Canadian SME International Trade and Marketing - writings upon readings and continued curiousity in the realms of cross cultural business. Some of my opinions are not my own, but I would fancy to say nearly all of them should be credited to the various authors. Deming disciple. I stubbornly persist.
Thursday, August 28, 2008
MSMW Case Study: Overhead Allocations
MSMW Overhead Allocation: I would recommend that the domestic business carry overheads based on its continued market profitability. John R. Jagoe at Export Institute USA also recommends this. His argument is that there is no reason an export customer should pay for domestic based overhead costs such as local professional fees, local rents, support staff not allocated to export trade functions, equipment or costs associated with domestic marketing or other local taxes, etc. As so many international buyers and consumers of global products make their choices based on cost versus quality issues, domestic overhead carrying costs of export products which are in competitive product or service segments will discourage consumption of those products. However whatever allocation is chosen real costs must continue to be covered or exporting would not make sense.

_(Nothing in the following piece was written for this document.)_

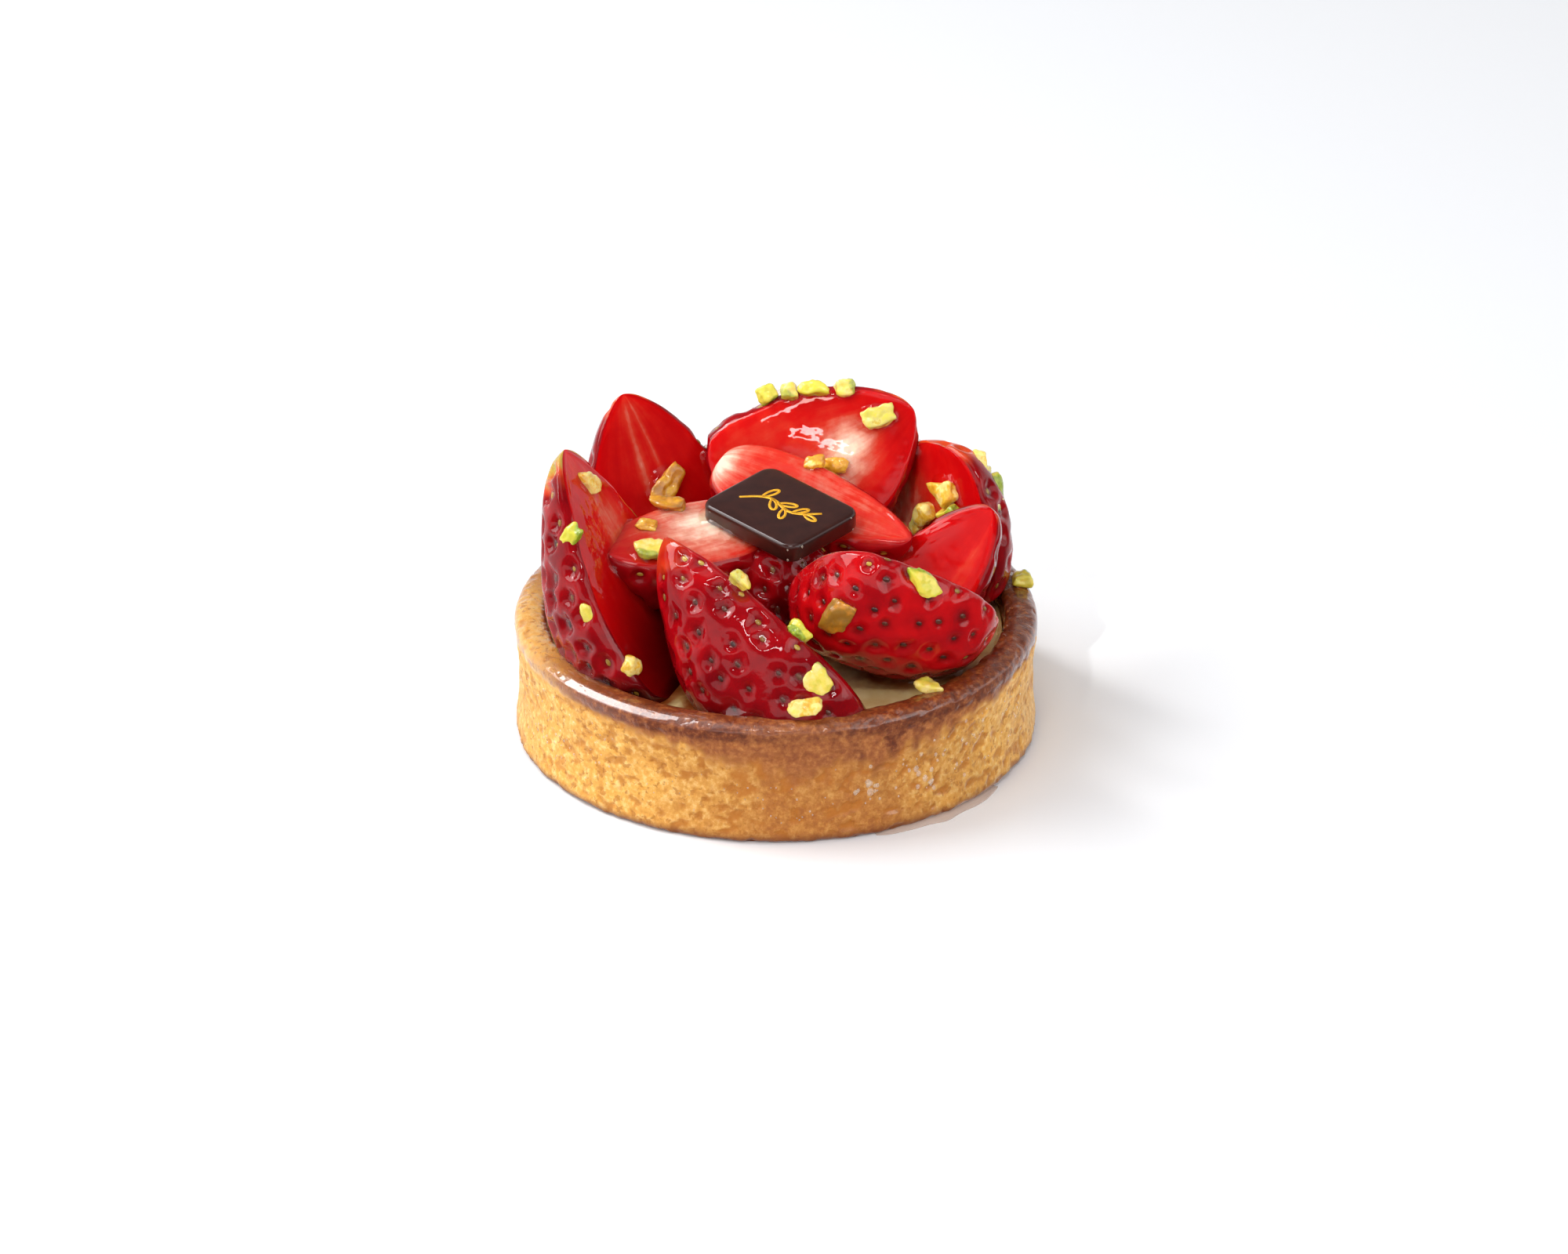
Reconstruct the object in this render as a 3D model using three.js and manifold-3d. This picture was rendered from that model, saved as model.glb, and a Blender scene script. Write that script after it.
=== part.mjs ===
// A single-serving strawberry tart: a round shortcrust case filled with cream, ten cut strawberries
// leaning together on it, a small chocolate plaque on top and chopped pistachio scattered over all.
// Millimetres, +Z up. The origin is the middle of the flat underside, and the front of the tart faces -Y.
import * as THREE from "three";
import { ImprovedNoise } from "three/addons/math/ImprovedNoise.js";
import { ConvexGeometry } from "three/addons/geometries/ConvexGeometry.js";
import { mergeVertices } from "three/addons/utils/BufferGeometryUtils.js";
import Module from "manifold-3d";

const wasm = await Module();
wasm.setup();

// Driving dimensions of the crust case.
const CRUST_RADIUS = 40;
const CRUST_HEIGHT = 19.6;
const WALL = 5;
const FLOOR = 4;
const FOOT_ROUND = 1.2;
const WAIST_DEPTH = 0.6;
const RIM_EDGE = 17.6; // height where the outer wall turns over into the rim
const RIM_INNER = 18.2; // height where the rim turns down into the case
const CRUST_RELIEF = 0.25; // how far the baked surface wanders in and out
const CRUST_SWELL = 6; // length of its long waves
const CRUST_LUMP = 1.6; // length of its short ones
const CRUST_SEGMENTS = 72;

// The cream fills the case to just below the rim.
const CREAM_TOP = 16;
const CREAM_RELIEF = 0.35;
const CREAM_SWELL = 8;
const CREAM_SEGMENTS = 48;

// Pieces that touch keep this gap.
const GAP = 0.3;

// The chocolate plaque, a thin rounded square tile turned towards the front right and leaning forwards.
const PLAQUE = {
  length: 19.5,
  width: 15.6,
  thickness: 3.2,
  corner: 2.4,
  edge: 0.7,
  middle: [0.7, -1.9, 36.1],
  turn: -44,
  lean: 6,
};

// Each strawberry piece is a berry cut lengthwise. hull is the middle of its leaf end, tip is its point,
// face is the way the cut face looks, width is across the face and depth is from the face to the skin.
// point and shoulder are the fullness of the two ends (2 is round), and belly is where it is widest.
const STRAWBERRIES = {
  strawberry_front: {
    hull: [13, -25.5, 9], tip: [-16.5, -16.2, 39.4], face: [0.6, 0.7, 0.5],
    width: 28, depth: 16, point: 1.5, shoulder: 2.6, belly: 0.34,
  },
  strawberry_front_right: {
    hull: [5, -17, 35.2], tip: [32, -12.7, 22], face: [0.35, 0.76, 0.53],
    width: 28, depth: 12, point: 2.4, shoulder: 3, belly: 0.36,
  },
  strawberry_middle_left: {
    hull: [-3, 1, 34.4], tip: [-25.5, -12, 34.8], face: [0, -0.2, 1],
    width: 17, depth: 17, point: 2, shoulder: 2.6, belly: 0.34,
  },
  strawberry_back_left: {
    hull: [-12, 10, 16], tip: [-23.6, 22, 45.2], face: [0.35, -0.8, 0.45],
    width: 26, depth: 16.5, point: 1.5, shoulder: 2.6, belly: 0.36,
  },
  strawberry_middle_back: {
    hull: [-8.5, 12.5, 38.6], tip: [20.5, -4, 33], face: [-0.1, -0.35, 0.93],
    width: 14.5, depth: 17, point: 1.6, shoulder: 3, belly: 0.34,
  },
  strawberry_right_low: {
    hull: [15, -7, 17], tip: [32.8, -3, 37.5], face: [-0.45, -0.75, 0.5],
    width: 17, depth: 10, point: 1.7, shoulder: 2.6, belly: 0.34,
  },
  strawberry_left: {
    hull: [-12.6, -16.6, 14.6], tip: [-31.8, -4.5, 48.3], face: [0.85, -0.3, 0.43],
    width: 29, depth: 15, point: 1.45, shoulder: 3.2, belly: 0.32,
  },
  strawberry_right: {
    hull: [25.8, 9, 15], tip: [24.4, 15, 40], face: [-0.75, -0.55, 0.3],
    width: 23.5, depth: 9.5, point: 2.5, shoulder: 2.6, belly: 0.34,
  },
  strawberry_back: {
    hull: [-6, 12.4, 28.4], tip: [21.2, 20, 43.6], face: [0, -0.82, 0.56],
    width: 29.5, depth: 18, point: 1.5, shoulder: 3.4, belly: 0.25,
  },
  strawberry_middle: {
    hull: [1.5, -3, 15], tip: [-0.5, -3.5, 34], face: [0, 1, 0],
    width: 21, depth: 8.5, point: 2.2, shoulder: 2.6, belly: 0.4,
  },
};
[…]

This is the other reason our course as well as Jagoe emphasizes that a company like MSMW is only ready to export if it has a proven success in domestic markets first. This would imply domestic competitiveness is not a serious current challenge for MSMW. While I would not recommend a complete zero allocation of overhead for export products, I would consider limiting overhead to export related costs to those necessary incremental factors such as: insurance, freight, packaging, international trade finance costs, modifications, etc. Opportunity to sell our possible premium water products at inflated retail prices well over costs of exworks factory prices is not only likely but preferred. Good examples of wide profit margins exist in luxury category cars markets (in the past) which often represented few modifications to justify higher prices other than prestige factors. Depending on the retail or distributor arrangements made for sale of our products in a competitive market like Dubai for example, our profits-sharing could possibly be a percentage of sales method with projection-level incentives targets which would require simplified overhead costs to maximize overall profits to costs. In addition our possible supplier or distributor alliances will surely seek to review our costs to ensure they are not paying for domestic overhead. It would make our product that much less expensive to supply to a foreign market which should add up to some necessary minimum profits to take home to justify the process of exporting in the overall difference.